All of Borba DD's staff should cross over to Fininvest and its statute should be changed because an additional 200 people change the company's structure, which would become a shareholders' society. Mijic, who now owns 100%, would let the staff take over a third of the management vote.

This is what "Borba Round Two" should look like, if everyone agrees. (Round One is giving in to the regime and accepting Brcin, which they unanimously refused; Round Three comes if they don't reach agreement with Mijic and they go it alone)

The Borba staff is also mulling over an idea to form an association of citizens, completely independently, which would allow them to open bank accounts to make sure possible donations get to who they were intended for.

That idea proves they are no longer naive.
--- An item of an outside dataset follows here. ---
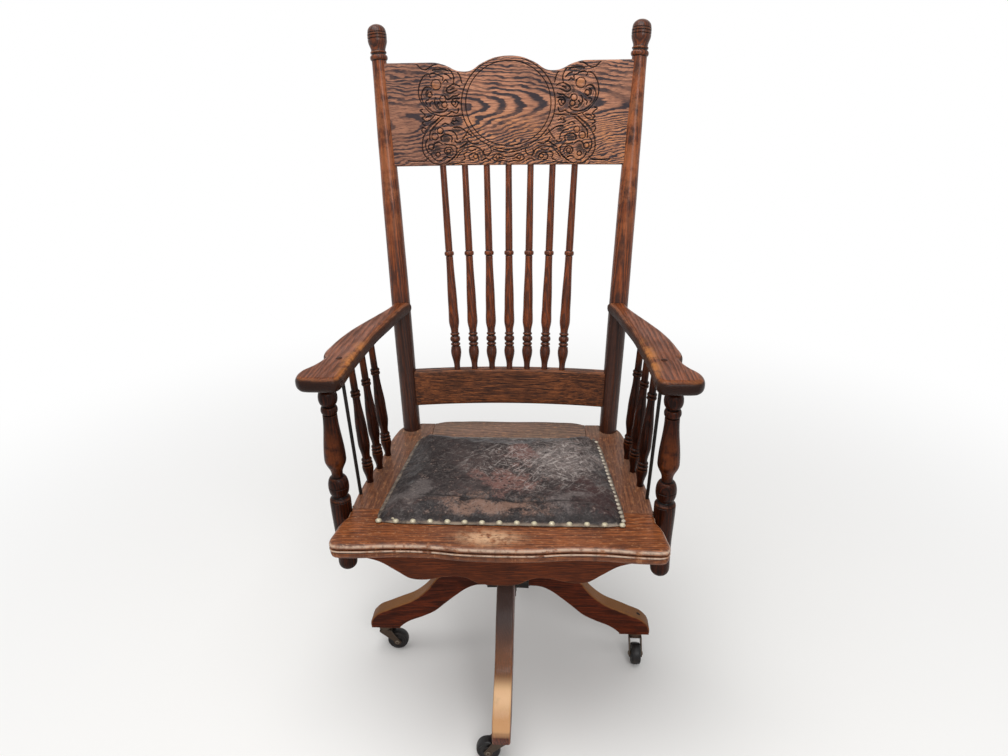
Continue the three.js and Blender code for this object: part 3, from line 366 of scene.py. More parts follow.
def cathedral(graph, along, across, deep, tilt, pith, ring):
    """Growth rings of the crest: long arches that point along the board, and wavy lines beside them."""
    slow = graph.vector(along * 15, deep * 36, 0.0)
    wave = (graph.noise(slow, 1.0, 3, 0.55) - 0.5) * (ARCH_WANDER * MM)
    skew = along * graph.step(deep, pith[1] + 0.01, pith[1] - 0.05, 0.0, 0.2)
    high = deep - pith[1] + wave - skew
    onward = graph.math("SMOOTH_MAX", along - pith[0], 0.0, 0.07)
    reach = graph.root(onward * tilt + high * high)
    return reach * (reach * 4.0 + 1.0) * (1 / ring)


def oak(name, light, middle, dark, grain="z", ring=0.006, tilt=0.12, pith=(0.05, 0.07), contrast=0.7,
        gloss=0.42, worn=(176, 112, 62), wear_and_sheen=0.4, figure=figured, jagged=0.2, duty=0.45, shine=0.25,
        coat=0.18, patchy=(0.35, 0.6), extra=None):
    """Stained oak with growth rings, pores and a darker glaze in its hollows."""
    light, middle, dark, worn = [rgb(*colour) for colour in (light, middle, dark, worn)]
    graph = Graph(name, specular=shine, coat=coat, coat_rough=0.16)
    place = graph.place()
    x, y, z = graph.parts(place)
    along, across, deep = {"x": (x, y, z), "y": (y, x, z), "z": (z, x, y)}[grain]
    shifted = along + graph.chance() * 7.3
    streak = graph.noise(graph.vector(shifted * 16, across * 420, deep * 420), 1.0, 3, 0.65)
    rings = figure(graph, along if figure is cathedral else shifted, across, deep, tilt, pith, ring)
    rings = graph.math("FRACT", (streak - 0.5) * (jagged * 4) + rings)
    early = graph.step(rings, 0.78 - duty, 1.02 - duty) * graph.step(rings, 1.0, 0.9)
    pores = graph.noise(graph.vector(shifted * 75, across * 1300, deep * 1300), 1.0, 1, 0.4)
    pores = graph.step(pores, 0.52, 0.64)
    cloud = graph.noise(place, 14.0, 3, 0.6)
    base = graph.mix(graph.step(streak, 0.32, 0.68), middle, light)
    faded = graph.step(graph.noise(place, 26.0, 2, 0.6), 0.3, 0.55, 0.45 * contrast, contrast)
    base = graph.mix(early * faded, base, dark)
    base = graph.mix(pores * 0.5, base, dark)
    base = graph.mix(graph.step(cloud, 0.4, 0.75, 0.0, 0.4), base, dark)
    relief = graph.relief()
    # Raised edges and beads turn pale: wear, and also a painted highlight.
    proud = graph.step(relief, 0.15, 0.9) * graph.step(graph.noise(place, 60.0, 3, 0.6), *patchy)
    base = graph.mix(proud * wear_and_sheen, base, worn)
    base = graph.mix(graph.step(relief, -0.08, -0.7) * 0.9, base, rgb(14, 8, 7))
    roughness = early * 0.12 + graph.step(cloud, 0.3, 0.7, gloss - 0.06, gloss + 0.1)
    if extra:
        base, roughness = extra(graph, place, base, roughness)
    return graph.finish(base, roughness, streak * 0.4 - (early + pores), 0.3, OAK_GRAIN)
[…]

The fate of the newspaper depends on a compromise between the journalists who want honest reporting and the businessman who loves freedom of the press only if it can bring a profit, especially now with all of the attention focused upon Borba.

In the meantime, both Borbas are being published; Borba - special issue sells out as soon as it hits the streets, while the Brcin Borba can be found anywhere in Belgrade at any time of day. Some Belgrade newsagents say they sell just two or three copies of the 80 or 90 they get.

A liquidation manager has started working on Borba. At the moment, he's going through debts and bills and later he'll probably start going through the trash cans. The liquidation proceedings can take years, but we assume that in this case the process will be stepped up. Borba DD lawyer Branislav Tapuskovic said the process should take at least two months "unless they resort to more legal trickery".

The staff are still in their offices but they fear the liquidation manager could rent them out. They say they won't leave their offices until the police come in, but they added that they won't go past civilized resistance.

Despite everything, the latest issue of Vreme was sold along with the 10th edition of Borba - Special Issue. Someone said: "The Special Issue is being published regularly."